When I first decided to offer help for anyone that wanted it if they felt they could trust me, I felt for sure, like most ideas in my head, that it would be a complete disaster. That I’d fail, that I’d be perceived as a weirdo. I mean, this is the Net right? And who wants to put themselves out there to a stranger? A – in their eyes – nobody? It’s a risk. Especially if your trust has been abused before.
I still feel pretty stupid about offering up a chat sometimes, even when a reader occasionally says hello and has nothing but nice things to say about my writing. Like, what right do I have to offer help, you know? I’m just another guy on the Internet.
And then, it’s the little things that come by and warm my heart. Like a few days ago, out of the blue, I received a message on Fetlife from someone I spoke to back in 2017. Admittedly I had forgotten – it’s the curse of being forgetful. But to hear from someone that I helped, that I gave great advice, that I inspired them to find their voice and challenge their fears – it’s very moving. It brings a tear to my eye because just that means the world – knowing in some way that my words are helping. That’s all I’ve ever wanted to do since my own experiences led to too many years wasted on torment and self ridicule.
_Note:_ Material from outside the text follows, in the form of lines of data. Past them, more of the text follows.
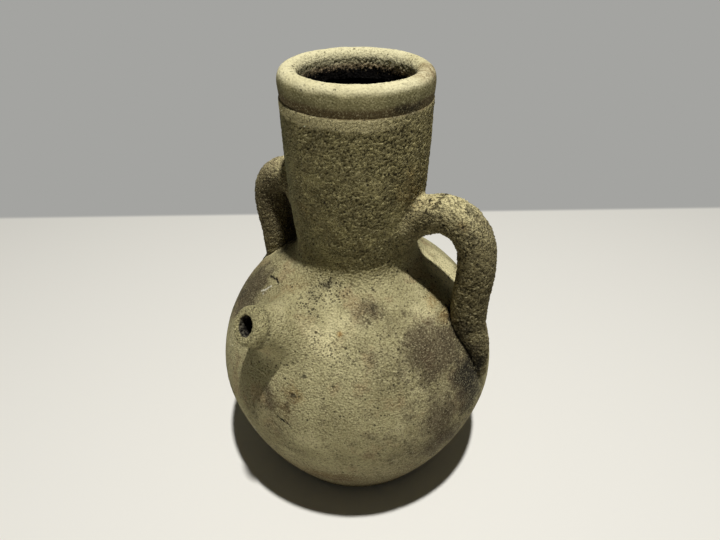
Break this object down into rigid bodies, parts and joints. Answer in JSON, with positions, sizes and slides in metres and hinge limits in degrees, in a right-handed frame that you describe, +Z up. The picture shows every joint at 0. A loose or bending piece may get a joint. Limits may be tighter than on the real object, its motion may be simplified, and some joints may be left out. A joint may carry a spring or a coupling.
{
  "type": "clay water jug",
  "caption": "Hand-made clay water jug: round belly, tall tapered neck with a rolled lip, a rod handle on each side and a short pouring spout.",
  "frame": {"origin": "middle of the flat foot, on the surface that the jug stands on", "axes": "+Z up along the axis of the neck, +X towards the handle that stands out further, the spout leans out towards -Y and a little towards -X"},
  "size_m": [0.1417, 0.1434, 0.2101],
  "materials": {
    "belly_clay": "unglazed fired clay, fine grain, dull",
    "neck_clay": "unglazed fired clay, coarse and pitted, dull",
    "rim_clay": "unglazed fired clay, smoothed by hand, dull",
    "luting_clay": "unglazed fired clay, smeared, dull",
    "spout_clay": "unglazed fired clay, coarse, dull",
    "handle_clay": "unglazed fired clay, coarse and cracked, dull"
  },
  "bodies": {
    "root": {"belly": "belly_clay", "neck": "neck_clay", "rim": "rim_clay", "neck_luting": "luting_clay", "spout": "spout_clay", "spout_luting": "luting_clay", "handle_right": "handle_clay", "handle_luting_right": "luting_clay", "handle_left": "handle_clay", "handle_luting_left": "luting_clay"}
  },
  "joints": []
}
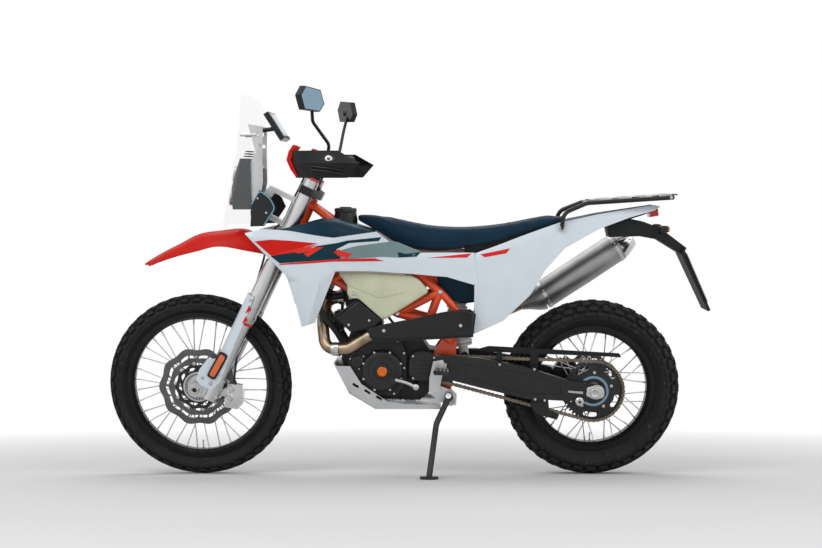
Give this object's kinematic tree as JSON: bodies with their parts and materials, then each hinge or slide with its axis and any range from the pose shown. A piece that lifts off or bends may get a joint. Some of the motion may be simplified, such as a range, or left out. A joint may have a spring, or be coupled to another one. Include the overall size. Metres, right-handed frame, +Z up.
{
  "type": "dual sport motorcycle",
  "caption": "Tall dual sport motorcycle leaning on its side stand, with knobby tyres, trellis frame, rally windscreen, luggage rack and turning front fork.",
  "frame": {"origin": "bottom centre of the parked motorcycle's bounding box, on the ground", "axes": "+X forward, +Y to the rider's left, the side it leans to, +Z up"},
  "size_m": [2.2882, 0.8664, 1.4773],
  "materials": {
    "tyre_rubber": "matt black tread rubber",
    "rim_black": "black anodised",
    "hub_metal": "satin metal with light spokes",
    "disc_steel": "ground steel",
    "sprocket_black": "black steel",
    "chain_steel": "oiled steel",
    "frame_orange": "orange-red powder coat",
    "axle_steel": "bare steel",
    "swingarm_black": "black coated casting",
    "engine_black": "black coated castings",
    "bare_aluminium": "satin machined",
    "exhaust_steel": "heat tinted steel",
    "silencer_titanium": "grey titanium look",
    "black_plastic": "grained black",
    "shock_metal": "white spring on dark body",
    "white_plastic": "white with coloured graphics",
    "orange_plastic": "orange-red",
    "navy_plastic": "navy blue",
    "seat_cover": "navy cover",
    "cell_cream": "pale green cream",
    "radiator_core": "dark fins",
    "fork_tubes": "silver tubes",
    "clamp_black": "black machined",
    "grip_rubber": "soft black",
    "screen_clear": "clear",
    "lamp_dark": "smoked lamp unit",
    "plate_blank": "blank plate",
    "lamp_red": "red lens",
    "stand_black": "black steel"
  },
  "bodies": {
    "chassis": {"chain": "chain_steel", "front_sprocket": "sprocket_black", "main_frame": "frame_orange", "arm_axles": "axle_steel", "swingarm": "swingarm_black", "engine": "engine_black", "skid_plate": "bare_aluminium", "exhaust_header": "exhaust_steel", "silencer": "silencer_titanium", "side_guards": "black_plastic", "rear_shock": "shock_metal", "shrouds": "white_plastic", "side_panels": "white_plastic", "tail": "black_plastic", "seat": "seat_cover", "fuel_tank": "navy_plastic", "fuel_cells": "cell_cream", "canister": "black_plastic", "radiators": "radiator_core", "rear_caliper": "clamp_black", "windscreen": "screen_clear", "lamp_unit": "lamp_dark", "nose_tower": "bare_aluminium", "display": "black_plastic", "lower_fairings": "black_plastic", "rack": "swingarm_black", "plate_holder": "black_plastic", "number_plate": "plate_blank", "tail_lamp": "lamp_red", "peg_brackets": "bare_aluminium", "foot_controls": "stand_black"},
    "fork": {"fork_legs": "fork_tubes", "front_axle": "axle_steel", "triple_clamps": "clamp_black", "handlebar": "clamp_black", "grips": "grip_rubber", "front_fender": "orange_plastic", "fork_guards": "white_plastic", "front_caliper": "clamp_black", "handguards": "black_plastic", "mirrors": "clamp_black", "hand_levers": "clamp_black", "front_hose": "grip_rubber"},
    "front_wheel": {"front_tyre": "tyre_rubber", "front_rim": "rim_black", "front_hub": "hub_metal", "front_disc": "disc_steel"},
    "rear_wheel": {"rear_tyre": "tyre_rubber", "rear_rim": "rim_black", "rear_hub": "hub_metal", "rear_disc": "disc_steel", "rear_sprocket": "sprocket_black"},
    "side_stand": {"side_stand": "stand_black"}
  },
  "joints": [
    {"name": "steering", "type": "hinge", "parent": "chassis", "child": "fork", "pos_m": [0.39782, -0.03289, 0.97485], "axis": [-0.4446, 0.1494, 0.8832], "range_deg": [-40, 40]},
    {"name": "front_wheel_spin", "type": "hinge", "parent": "fork", "child": "front_wheel", "pos_m": [0.7949, -0.13929, 0.3458], "axis": [0, 0.986, -0.1668], "continuous": true},
    {"name": "rear_wheel_spin", "type": "hinge", "parent": "chassis", "child": "rear_wheel", "pos_m": [-0.7051, -0.14105, 0.3354], "axis": [0, 0.986, -0.1668], "continuous": true},
    {"name": "stand_fold", "type": "hinge", "parent": "chassis", "child": "side_stand", "pos_m": [-0.1591, -0.00323, 0.29874], "axis": [0.163, 0.9136, 0.3725], "range_deg": [0, 100]}
  ]
}
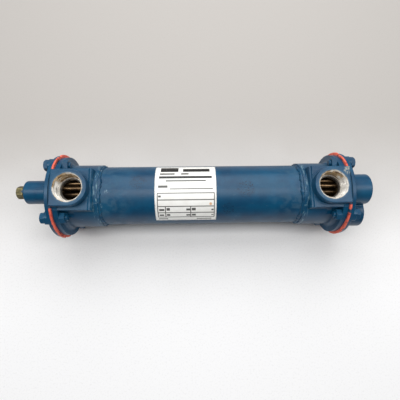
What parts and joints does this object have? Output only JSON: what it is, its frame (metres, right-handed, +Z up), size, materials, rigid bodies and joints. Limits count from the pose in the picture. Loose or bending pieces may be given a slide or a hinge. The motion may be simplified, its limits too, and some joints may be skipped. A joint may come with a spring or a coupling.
{
  "type": "shell and tube heat exchanger",
  "caption": "Straight round heat exchanger lying on its end flanges, with two threaded ports on top, bolted end covers, a plug at one end and two nozzles at the other.",
  "frame": {"origin": "middle of the overall length, on the shell's centre line seen from above, at the level the flanges rest on", "axes": "+X along the shell from the plug end to the nozzle end, +Z up along the two shell ports, -Y towards the front nozzle"},
  "size_m": [0.4378, 0.11, 0.1095],
  "materials": {
    "painted_shell": "blue enamel over brass tube, worn and mottled",
    "painted_hub": "blue enamel over a forged brass hub, bare thread in the port",
    "painted_braze": "blue enamel over a lumpy brazed bead",
    "painted_casting": "blue enamel over cast iron",
    "painted_fastener": "blue enamel over steel",
    "gasket": "red sheet gasket with a rough cut edge",
    "tube_plate": "dull brass",
    "tube": "dull copper alloy tube",
    "plug": "tarnished brass",
    "anode": "dull grey zinc",
    "label": "white label without lettering"
  },
  "bodies": {
    "root": {"anode_plug": "plug", "anode_rod": "anode", "baffle_1": "tube_plate", "baffle_2": "tube_plate", "baffle_3": "tube_plate", "baffle_4": "tube_plate", "baffle_5": "tube_plate", "bolt_left_1": "painted_fastener", "bolt_left_2": "painted_fastener", "bolt_left_3": "painted_fastener", "bolt_left_4": "painted_fastener", "bolt_right_1": "painted_fastener", "bolt_right_2": "painted_fastener", "bolt_right_3": "painted_fastener", "bolt_right_4": "painted_fastener", "bonnet_left": "painted_casting", "bonnet_right": "painted_casting", "braze_left": "painted_braze", "braze_right": "painted_braze", "gasket_left": "gasket", "gasket_right": "gasket", "hub_left": "painted_hub", "hub_right": "painted_hub", "nameplate": "label", "nut_left_1": "painted_fastener", "nut_left_2": "painted_fastener", "nut_left_3": "painted_fastener", "nut_left_4": "painted_fastener", "nut_right_1": "painted_fastener", "nut_right_2": "painted_fastener", "nut_right_3": "painted_fastener", "nut_right_4": "painted_fastener", "shell": "painted_shell", "tube_bundle": "tube", "tubesheet_left": "tube_plate", "tubesheet_right": "tube_plate"}
  },
  "joints": []
}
I love this community, you know? This ragtag team of misfits with gentle souls, curious minds and warm spirits. It’s inspiring, not just as someone who finds it fulfilling to mentor, but as someone who might need help one day. I know I can approach someone honestly and receive advice.
Sometimes I doubt myself, doubt my words and think of just giving up writing altogether. But then something happens – it could be a blog post from a fellow writer, it could be an email from a reader, it could be a comment or a gesture of kindness in my world when I’m out shopping – life has a way of bringing back the light and providing a drive sometimes.